Beloved ’80s Comedy Classic Finally Gets A Netflix Premiere Date
Netflix is adding a crown jewel of ’80s comedy: Monty Python’s The Meaning of Life, the troupe’s audacious 1983 classic, arrives soon.
Heads up for comedy nerds and anyone who still hums 'Every Sperm Is Sacred' under their breath: Monty Python's The Meaning of Life is finally getting a Netflix date. Yes, it is a while from now. Yes, it is worth flagging anyway.
When and where
The Meaning of Life hits Netflix on January 1, 2026, per What's on Netflix. So if you were planning a New Year's movie marathon that far ahead, you just got your opener.
What this one is (and isn't)
Originally released in 1983, The Meaning of Life is the troupe leaning all the way back into sketch comedy mode. Think the anything-goes energy of their BBC series Monty Python's Flying Circus (late 60s into early 70s) and their first feature And Now for Something Completely Different (1971), rather than the mostly straight-line stories of Monty Python and the Holy Grail (1975) and Life of Brian (1979). It's an anthology of bits that hop through birth, school, work, war, sex, death... the full human buffet, with songs and blood sprays and the occasional exploding diner.

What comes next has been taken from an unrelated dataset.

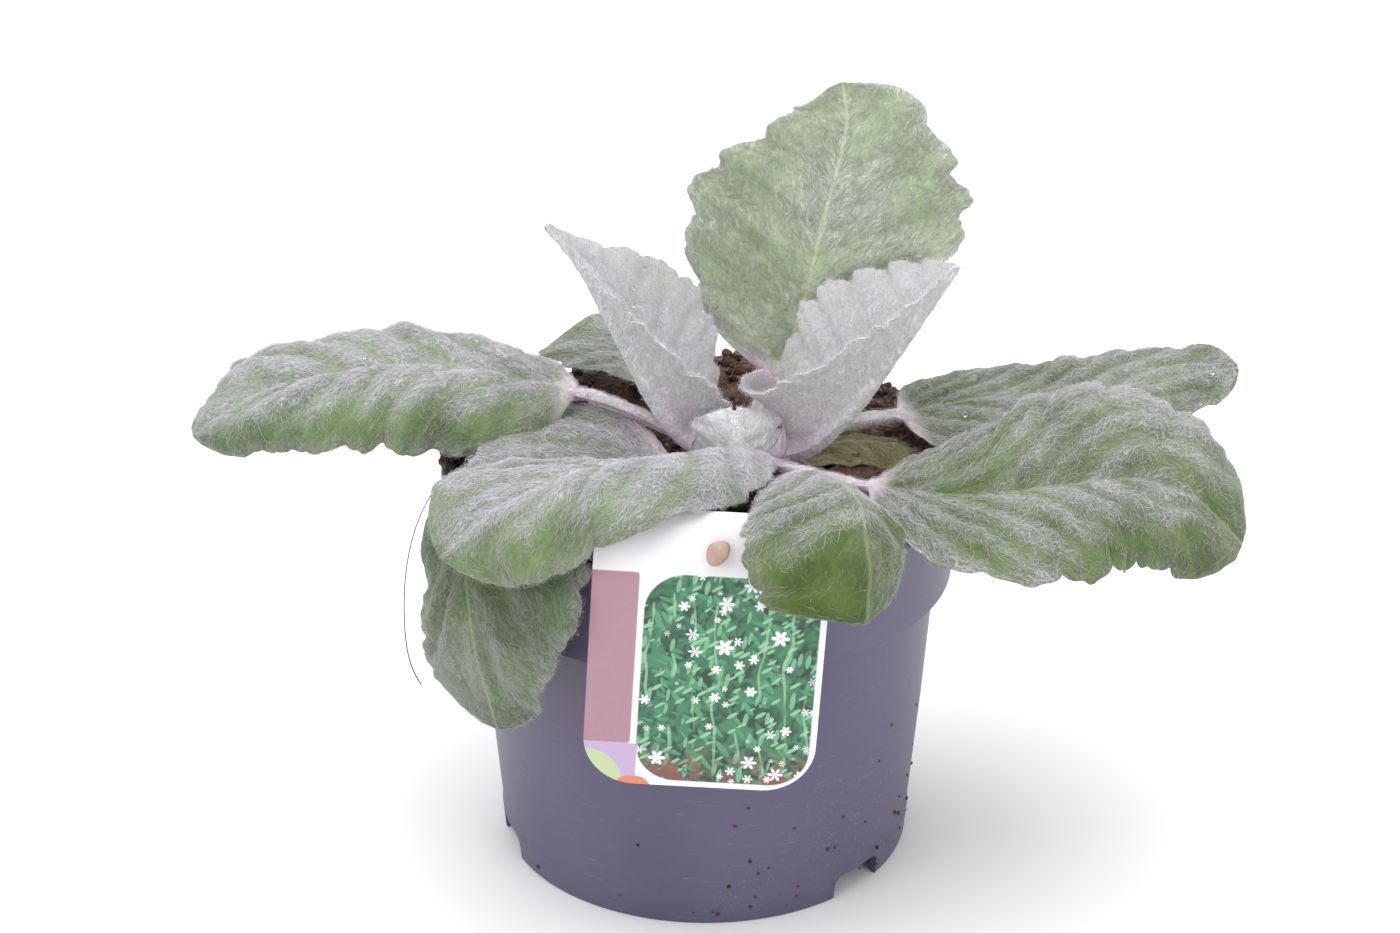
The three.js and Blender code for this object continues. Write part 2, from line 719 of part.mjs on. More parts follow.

The Python lineup and the rest of the crew
Terry Jones directed, and he co-wrote it with the full squad: Graham Chapman, John Cleese, Terry Gilliam, Michael Palin, and Eric Idle. Everyone plays multiple roles, as usual. This also ended up being the final movie with all six members; Chapman died in 1989.
The supporting cast is stacked with familiar faces. Carol Cleveland pops up all over the place (Beefeater waitress, a guest's wife, both Leaf Mother and Leaf Daughter, and the cheery receptionist in Heaven). Simon Jones plays Chadwick and Jeremy Portland-Smythe. Patricia Quinn turns up as Mrs. Williams. Matt Frewer is credited as a VBCA executive. George Silver is the diner who eats Howard the Fish. Andrew MacLachlan cycles through groom, Wycliff, Victim #1, and Guest #3. If you know the film, you can picture almost all of that instantly.
The opener that people forget is its own thing
Before the main feature even starts, you get The Crimson Permanent Assurance, a swashbuckling short written and directed by Terry Gilliam about elderly office workers who literally take their building to sea. It screens first as a prologue. Cast-wise, that one includes Sydney Arnold and Guy Bertrand.
How it landed then vs. now
Box office-wise, it did fine for what it is — not a juggernaut, not a flop. Critically, it has stuck the landing: as of now, Rotten Tomatoes has it at 86% based on 37 reviews.
Quick timeline for context
- 1971: 'And Now for Something Completely Different' goes full sketch compilation
- 1975: 'Monty Python and the Holy Grail' delivers a mostly single narrative
- 1979: 'Life of Brian' does the same, with crucifixion sing-alongs
- 1983: 'The Meaning of Life' returns to sketch form and releases in theaters
- 1989: Graham Chapman dies; this remains the last film with all six Pythons
- 2026: 'The Meaning of Life' starts streaming on Netflix on January 1
Bottom line: if you prefer your Python loose, weird, musical, and occasionally gross, this is the one. Mark the date, then try not to hum that song at work. You know the one.